Pre-vet alumna Haley Jansen cuddles with a patient at the Appanasha Pet Clinic. Jansen is a veterinarian at the clinic. Photo courtesy of Haley Jansen.
Haley Jansen had to fail a few times to reach the success she’s found today.
The first time was when she bombed a standardized test (Jansen admits she’s not a great test-taker) and her college of choice, UW-Oshkosh, wanted to place her in a remedial math class. She transferred to UWM instead and found herself on the pre vet track.
And then she failed her veterinary board exam after four years of vet school.

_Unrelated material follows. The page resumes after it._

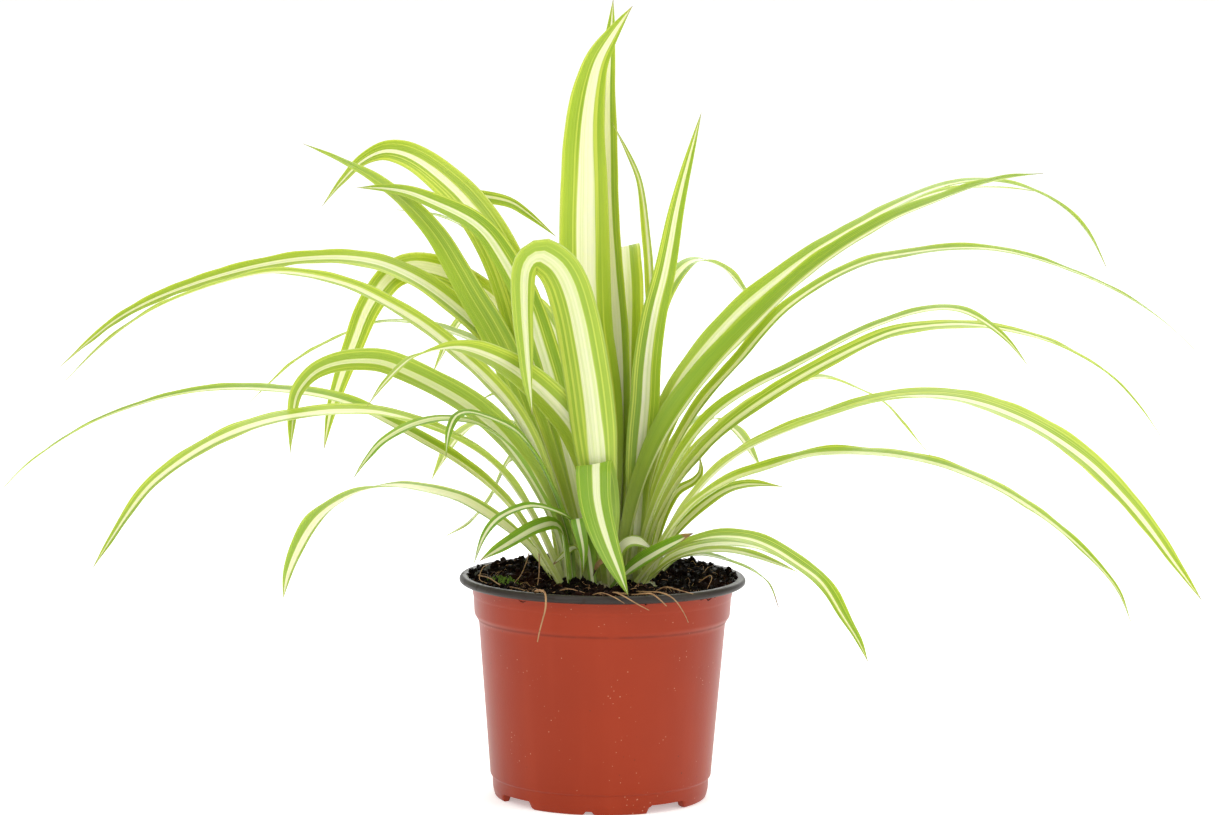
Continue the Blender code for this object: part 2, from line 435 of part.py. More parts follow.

“It happens to some people and you have to deal with it. I won’t lie; it was the worst news I’d ever gotten,” Jansen recalled. “I had to work for a year as a vet tech. But, that year was so helpful.”
It gave her experience as she learned to navigate the working world and veterinary care. She learned about clinic operations, animal care, and other tricks of the trade that made her an attractive hire when she passed her boards on the second try.
“It prepared me for what real life was really like,” Jansen said. “It was hard to have that failure, but it helped me hit the ground running.”
Today, Jansen is seeing furry patients at the Appanasha Pet Clinic in Menasha, Wisconsin. It’s been her life-long dream to work as a veterinarian.
“When I was very tiny, people would ask me what I wanted to be when I grew up and I would say, I want to be an ‘aminal’ doctor,” Jansen recalled. “I always had pets that I played ‘Animal Doctor’ with. Luckily they were all pretty good pets.”
She took the first steps toward her dream career at UWM, where she entered the pre-vet track and majored in Biology. Jansen still recalls how her professors were willing to meet her one-on-one to answer questions beyond the scope of her classes.
She was also involved in UWM’s pre-vet club. The club often brought in speakers to talk to students about what to expect in vet school and how to further their careers. The advice was invaluable when she graduated from UWM in 2011 and began veterinary school at the University of Minnesota.
Like medical school, veterinary school is a mix of classroom learning and clinical rotations. Jansen did rotations in radiology, dentistry, surgery, and more to learn every aspect of animal care. Her favorite rotation was internal medicine.
At the Appanasha Pet Clinic, though, Jansen is a general practitioner who focuses mainly on dogs and cats. Her days are a mix of wellness exams, check-ups for sick or injured patients, and surgeries – mostly spays, neuters, and dental cleanings.
There are challenges; it can be heart-wrenching to see a family have to part with a beloved pet when they can’t afford a surgery or treatment. It’s also difficult when Jansen can’t provide a diagnosis for worried owners. Animals can’t communicate so it’s difficult to pinpoint a specific cause for a particular ailment. Sometimes all Jansen can do is treat a patient’s symptoms.
And then there are the funny – and dramatic – moments.
“There have definitely been cheating boyfriends or girlfriends who were found out when the dog ate somebody’s underwear,” Jansen said.
Overall, though, the job is very rewarding, especially when a dog or cat who was doing poorly makes a full recovery.
“I remember diagnosing diabetes in a cat. It doesn’t always have to be a miraculous surgery. Just figuring out the little things can make people so grateful,” Jansen said. “You’re very happy to see a family happily taking their pet out the door.”
She has some advice for aspiring vets. No. 1, be prepared for the amount of debt that veterinary school brings. And No. 2, be persistent, even in the face of failure. It’s hard to get into vet school and some people have to apply multiple times. Ask questions and be willing to take criticism to improve.
“If you really want to do it,” she said, “don’t give up.”